Há muito tempo que a Júlia (chamemos-lhe assim) se vinha preparando para o teste: A Júlia é professora e, na altura em que tirou o curso, foi-lhe conferido o grau de bacharel. Mas sabe-se como essas coisas são. Hoje em dia, em Portugal, não se faz nada por menos que doutor, e a pobre da Júlia, para subir de escalão e não ficar atrás nos concursos, lá se abalançou a uma formação complementar para conseguir a licenciatura. Disciplinada, meteu mãos à obra e, fora das horas de trabalho, mergulhou, noites a fio, nas «ciências da educação». E o dia do teste lá chegou. Na Escola Superior de Educação Almeida Garrett.
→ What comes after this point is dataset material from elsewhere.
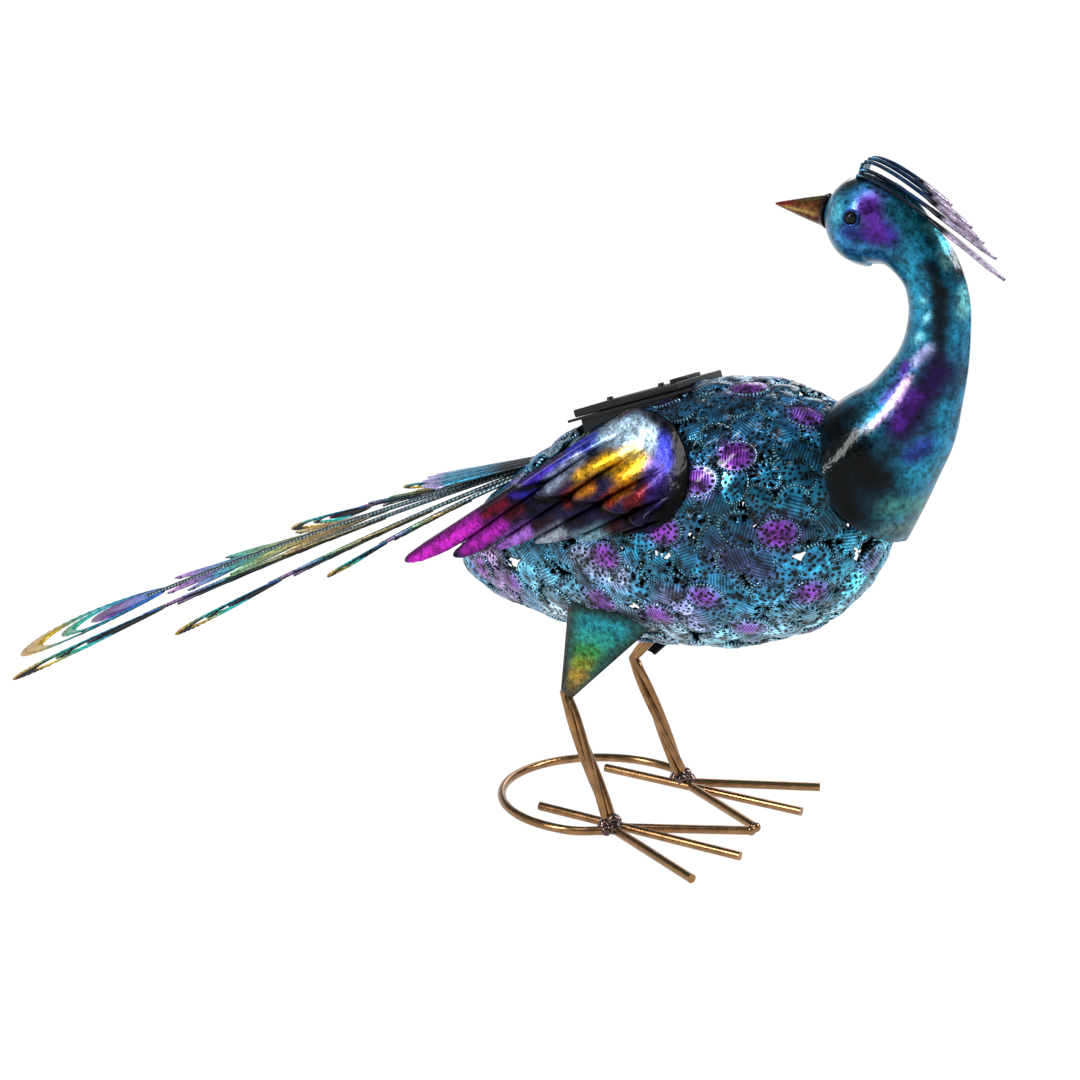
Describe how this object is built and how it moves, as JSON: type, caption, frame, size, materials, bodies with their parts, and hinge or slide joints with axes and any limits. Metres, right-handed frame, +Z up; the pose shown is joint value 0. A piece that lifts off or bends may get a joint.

Disciplina de Educação e Valores. Cheia de brio, atacou a primeira pergunta:
«A educação é moldura adaptável pelo professor ao aluno no decurso do processo educativo. Concorda? Porquê?»
Como é óbvio, a Júlia não concordava nem deixava de concordar. A pergunta dava para tudo. Já cá volto, vamos à segunda.
«Numa época de canhestros, sistemáticos e fragmentários dogmatismos, labilismos, labialismos, turismos culturais, pragmatismos, cepticismos, determinismos, fatalismos, autismos, narcisismos, parolismos... - mais ou menos camuflados por dinâmicas endógenas e exógenas - um relance, embora perfunctório, sobre a ossatura programática da Disciplina, permite afigurar-se razoável, liminarmente, a susceptibilidade de desfibrá-la, entre outras, nas seguintes dïcotomias axiológicas mediáticas multifacetáveis, confinantes, congruentes, sinalagmáticas..., a entrecruzarem-se, transumirem-se, transubstanciarem-se, transversalizarem-se, etc., v.g: Educação-Ética; Cultura-Civllização; Valores-Referências. Sem irrelevar o subjacente, atípico e ágrafo património - genético, material e espiritual - a montante e a jusante do aluno, teça um comentário sinóptico (corroborante ou repudiante), ancorado em dimensão axiológica e argumentos, empíricos ou especulativos, minimamente válidos.»
Júlia estava compreensivelmente assustada. Não sabia se havia de corroborar ou repudiar. Para mais de forma sinóptica. Vamos ver a próxima.
«Causalizando os respectivos objectivantes, o maior ou menor sucesso intelectivo-educacional materializa-se em facultar ao Homem/Aluno uma plena e interactiva adaptação ao meio, preconizando a sua vivência numa sociedade virtual que ainda não existe. Sufraga ou impugna? Justifique.»
Júlia estava quase a ter uma coisinha má. Não fazia a mínima ideia se queria sufragar ou impugnar. Mas ainda atacou mais outra.
«No acervo do "mapa-múndi" noosférico (habitat cultural dos valores), sem intuitos exaustivos, trace a noção génese, características, mudança, hierarquia, taxinomia, teleologia, filosofia, peregrinação, utopia, potestade e heurística axiológicas.»
Para cinco valores.Júlia rompeu em pranto. Vamos longe, vamos.
PS: Desenganem-se os que pensam que eu ando a tomar coisas. Tenho uma cópia do teste em casa se alguém tiver dúvidas.